* **Stated goal**: Write out the lines from the top of the material through the line with "fill: Adds the", exactly and with nothing added.

* **Recorded information**:
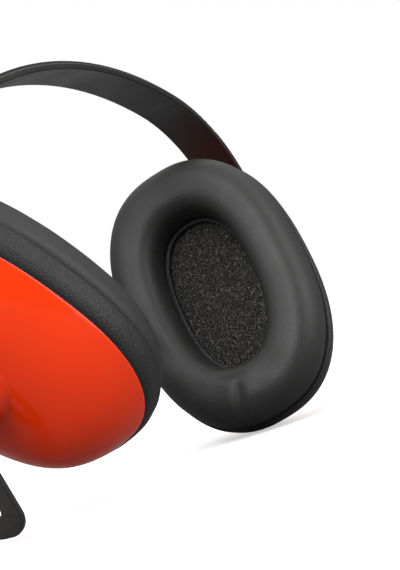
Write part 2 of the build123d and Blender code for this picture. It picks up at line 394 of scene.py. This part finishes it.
class Effects:
    """Node groups that more than one finish uses, each built once."""

    _made: dict[str, bpy.types.NodeTree] = {}
    _cloud_span = (0.3, 0.7)
    _edge_span = (0.51, 0.6)

    @classmethod
    def _group(
        cls, name: str, inputs: dict[str, float], outputs: Sequence[str], fill: Callable[..., dict]
    ) -> bpy.types.NodeTree:
        """Build a group once.

        Args:
            name: The group's name.
            inputs: Its float inputs and their defaults.
            outputs: Its float outputs.
            fill: Adds the nodes and returns the socket for each output.

        Returns:
            The node group.
        """
        if name not in cls._made:
            tree = bpy.data.node_groups.new(name, "ShaderNodeTree")
            for label, value in inputs.items():
                socket = tree.interface.new_socket(label, in_out="INPUT", socket_type="NodeSocketFloat")
                socket.default_value = value
            for label in outputs:
                tree.interface.new_socket(label, in_out="OUTPUT", socket_type="NodeSocketFloat")
            start = tree.nodes.new("NodeGroupInput")
            end = tree.nodes.new("NodeGroupOutput")
            for label, socket in fill(Shader(tree), start.outputs).items():
                tree.links.new(socket, end.inputs[label])
            cls._made[name] = tree
        return cls._made[name]

    @classmethod
    def grain(cls) -> bpy.types.NodeTree:
        """Fine moulded grain with a cloudy change of gloss."""
        inputs = {"Grain": 1800.0, "Cloud": 60.0, "Smooth": 0.4, "Rough": 0.6}
        return cls._group("moulded_grain", inputs, ("Height", "Roughness", "Cloud"), cls._fill_grain)

    @classmethod
    def edges(cls) -> bpy.types.NodeTree:
        """A mask of rubbed edges, broken up by noise."""
        return cls._group("rubbed_edges", {"Breaks": 320.0}, ("Mask",), cls._fill_edges)

    @classmethod
    def _fill_grain(cls, shader: Shader, given: bpy.types.NodeOutputs) -> dict:
        """Add the nodes of the grain.

        Args:
            shader: The group's tree.
            given: The sockets of the group's inputs.

        Returns:
            The socket for each output.
        """
        place = shader.add("TexCoord").outputs["Object"]
        fine = shader.add("TexNoise", {"Vector": place, "Scale": given["Grain"], "Detail": 4.0})
        cells = shader.add("TexVoronoi", {"Vector": place, "Scale": given["Grain"]}, feature="SMOOTH_F1")
        height = shader.add("Math", {0: fine.outputs["Fac"], 1: cells.outputs["Distance"]}, operation="ADD")
        cloud = shader.add("TexNoise", {"Vector": place, "Scale": given["Cloud"], "Detail": 5.0})
        cloudy = cloud.outputs["Fac"]
        gloss = shader.stretch(cloudy, cls._cloud_span, (given["Smooth"], given["Rough"]))
        return {"Height": height.outputs[0], "Roughness": gloss, "Cloud": cloudy}

    @classmethod
    def _fill_edges(cls, shader: Shader, given: bpy.types.NodeOutputs) -> dict:
        """Add the nodes of the rubbed edges.

        Args:
            shader: The group's tree.
            given: The sockets of the group's inputs.

        Returns:
            The socket for each output.
        """
        place = shader.add("TexCoord").outputs["Object"]
        sharp = shader.add("NewGeometry").outputs["Pointiness"]
        rubbed = shader.stretch(sharp, cls._edge_span, (0.0, 1.0))
        breaks = shader.add("TexNoise", {"Vector": place, "Scale": given["Breaks"], "Detail": 6.0})
        worn = shader.add("Math", {0: rubbed, 1: breaks.outputs["Fac"]}, operation="MULTIPLY")
        return {"Mask": worn.outputs[0]}


@dataclass(frozen=True)
class MouldedFinish:
    """A moulded plastic, from glossy shell to grained rim."""

    name: str
    colour: Colour
    shade: Colour
    edge: Colour
    smooth: float
    rough: float
    grain: float
    depth: float
    specular: float = 0.5
    cloud: float = 45.0
    breaks: float = 320.0

    def build(self) -> bpy.types.Material:
        """Make the material.

        Returns:
            The node material.
        """
        paint = Paint(self.name)
        shader = paint.shader
        values = {"Grain": self.grain, "Cloud": self.cloud, "Smooth": self.smooth, "Rough": self.rough}
        grain = shader.group(Effects.grain(), values)
        worn = shader.group(Effects.edges(), {"Breaks": self.breaks})
        body = shader.blend(grain.outputs["Cloud"], self.colour, self.shade)
        return paint.finish(
            Base_Color=shader.blend(worn.outputs["Mask"], body, self.edge),
            Roughness=grain.outputs["Roughness"],
            Normal=paint.bump(grain.outputs["Height"], self.depth),
            Specular_IOR_Level=self.specular,
        )


@dataclass(frozen=True)
class VinylFinish:
    """Matt charcoal vinyl, finely pored, as on an ear cushion."""

    name: str = "matt_vinyl"
    colour: Colour = (0.0125, 0.0122, 0.0118)
    shade: Colour = (0.021, 0.0198, 0.0188)
    smooth: float = 0.47
    rough: float = 0.6
    pores: float = 1500.0
    cloud: float = 38.0
    wrinkles: float = 240.0
    wrinkle_share: float = 1.6
    depth: float = 0.00004

    def build(self) -> bpy.types.Material:
        """Make the material.

        Returns:
            The node material.
        """
        paint = Paint(self.name)
        shader = paint.shader
        values = {"Grain": self.pores, "Cloud": self.cloud, "Smooth": self.smooth, "Rough": self.rough}
        grain = shader.group(Effects.grain(), values)
        place = shader.add("TexCoord").outputs["Object"]
        folds = shader.add(
            "TexNoise", {"Vector": place, "Scale": self.wrinkles, "Detail": 3.0, "Distortion": 0.6}
        )
        height = shader.add(
            "Math",
            {0: folds.outputs["Fac"], 1: self.wrinkle_share, 2: grain.outputs["Height"]},
            operation="MULTIPLY_ADD",
        )
        return paint.finish(
            Base_Color=shader.blend(grain.outputs["Cloud"], self.colour, self.shade),
            Roughness=grain.outputs["Roughness"],
            Normal=paint.bump(height.outputs[0], self.depth),
            Specular_IOR_Level=0.5,
        )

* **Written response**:
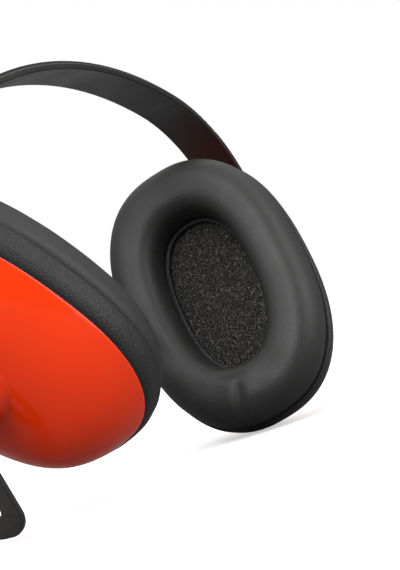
Write part 2 of the build123d and Blender code for this picture. It picks up at line 394 of scene.py. This part finishes it.
class Effects:
    """Node groups that more than one finish uses, each built once."""

    _made: dict[str, bpy.types.NodeTree] = {}
    _cloud_span = (0.3, 0.7)
    _edge_span = (0.51, 0.6)

    @classmethod
    def _group(
        cls, name: str, inputs: dict[str, float], outputs: Sequence[str], fill: Callable[..., dict]
    ) -> bpy.types.NodeTree:
        """Build a group once.

        Args:
            name: The group's name.
            inputs: Its float inputs and their defaults.
            outputs: Its float outputs.
            fill: Adds the nodes and returns the socket for each output.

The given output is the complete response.